A major new study from the RAND Corporation released Tuesday estimated almost 10 million people have obtained insurance since the implementation of the Affordable Care Act, a number that does not include the late-March surge in enrollment.
The study followed over 2,600 respondents* from September 2013 to March 2014 and tracked their changes in insurance status, allowing RAND to see who gained and who lost insurance.
“We see that of the 40.7 million who were uninsured in 2013,” RAND reported, “14.5 million gained coverage, but 5.2 million lost coverage, for a net gain in coverage of approximately 9.3 million. This represents a drop in the uninsured rate from 20.5 percent to 15.8 percent.” (NB: That number is consistent with Gallup’s polling.)
Much of the gain had occurred through employee-sponsored insurance, which RAND attributed to both increased employment and the ACA’s incentives for employer-based insurance.

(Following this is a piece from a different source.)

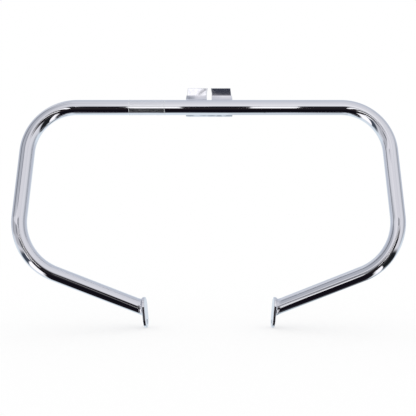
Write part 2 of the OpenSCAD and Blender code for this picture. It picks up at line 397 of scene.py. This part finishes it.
def upper_bead():
    """The right-hand weld above the top bar: a hollow-faced bead between the bar and a prong."""
    # The toe lies on the bar, level with the middle of the line from the bar's axis to the hollow's centre
    hollow_depth = PLATE_FRONT - HOLLOW_RADIUS
    half_gap = math.hypot(hollow_depth, HOLLOW_CENTRE_HEIGHT) / 2
    toe_angle = math.acos(half_gap / TUBE_RADIUS) + math.atan2(hollow_depth, HOLLOW_CENTRE_HEIGHT)
    toe = across_bar(TUBE_RADIUS * math.sin(toe_angle), TUBE_RADIUS * math.cos(toe_angle), NOTCH_RADIUS)
    root = across_bar(on_bar(WELD_ROOT), WELD_ROOT, NOTCH_RADIUS)
    bead, lowest = start_bead("right_upper_bead", NOTCH_RADIUS, lambda at: at.y >= toe.y and at.z >= root.z)
    outline = [
        root,
        across_bar(PLATE_FRONT, WELD_ROOT, NOTCH_RADIUS),
        across_bar(PLATE_FRONT, HOLLOW_CENTRE_HEIGHT, NOTCH_RADIUS),
    ]
    draw_on(outline, lowest)
    # The hollow face is swept from the plate until it points at the toe
    hollow_centre = across_bar(hollow_depth, HOLLOW_CENTRE_HEIGHT, NOTCH_RADIUS)
    sweep = math.acos((toe - hollow_centre).normalized().dot(-FRONT))
    bpy.ops.mesh.spin(steps=HOLLOW_STEPS, angle=sweep, center=hollow_centre, axis=RIGHT)
    close_outline(ONE_PLACE_ON_BEAD)
    extrude(RIGHT * PLATE_HALF_WIDTH)
    # Its outer end follows the prong's leaning side, then the plate's upright one
    across_prong_side = Vector((PLATE_TOP - PLATE_SHOULDER, 0, PLATE_HALF_WIDTH - PLATE_TIP_HALF_WIDTH))
    end = PLATE_HALF_WIDTH + WELD_OVERRUN
    trim_all(across_bar(0, PLATE_SHOULDER, end), across_prong_side.normalized())
    trim_all(across_bar(0, 0, end), RIGHT)
    face_outward()
    soften_bead(bead, UPPER_BEAD_EDGE_RADIUS)
    return bead


def lower_bead():
    """The weld under the top bar, along the foot of the plate."""
    end = PLATE_HALF_WIDTH + WELD_OVERRUN
    toe = across_bar(LOWER_WELD_START, -on_bar(LOWER_WELD_START), -end)
    root = across_bar(on_bar(WELD_ROOT), -WELD_ROOT, -end)
    bead, lowest = start_bead("lower_bead", -end, lambda at: at.y >= toe.y and at.z <= root.z)
    outline = [
        toe,
        across_bar(PLATE_FRONT, PLATE_BOTTOM, -end),
        across_bar(PLATE_FRONT, -WELD_ROOT, -end),
        root,
    ]
    draw_on(outline, lowest)
    close_outline(ONE_PLACE_ON_BEAD)
    extrude(RIGHT * 2 * end)
    face_outward()
    soften_bead(bead, LOWER_BEAD_EDGE_RADIUS)
    return bead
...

This was followed by about 6 million in Medicaid, and 4 million through the exchanges — that last a lower number than the government’s reported total, though the study did not catch the last minute enrollment surge. About 1/3 of exchange enrollees were previously uninsured, a higher figure than that found by McKinley & Company, the most widely (indeed, only) previously cited source.
The study also reported that about 1 million people went from being insured to uninsured in the same period, a much lower figure than that cited by the law’s opponents. “While we cannot tell if these people lost their insurance due to cancellation or because they simply felt the cost was too high,” the study’s authors wrote, “the overall number is very small, representing less than 1 percent of people between the ages of 18 and 64.”
* Caveat: the study extrapolated from sampling, which is inherently imperfect. RAND reported a 95% confidence interval, so take that as you will.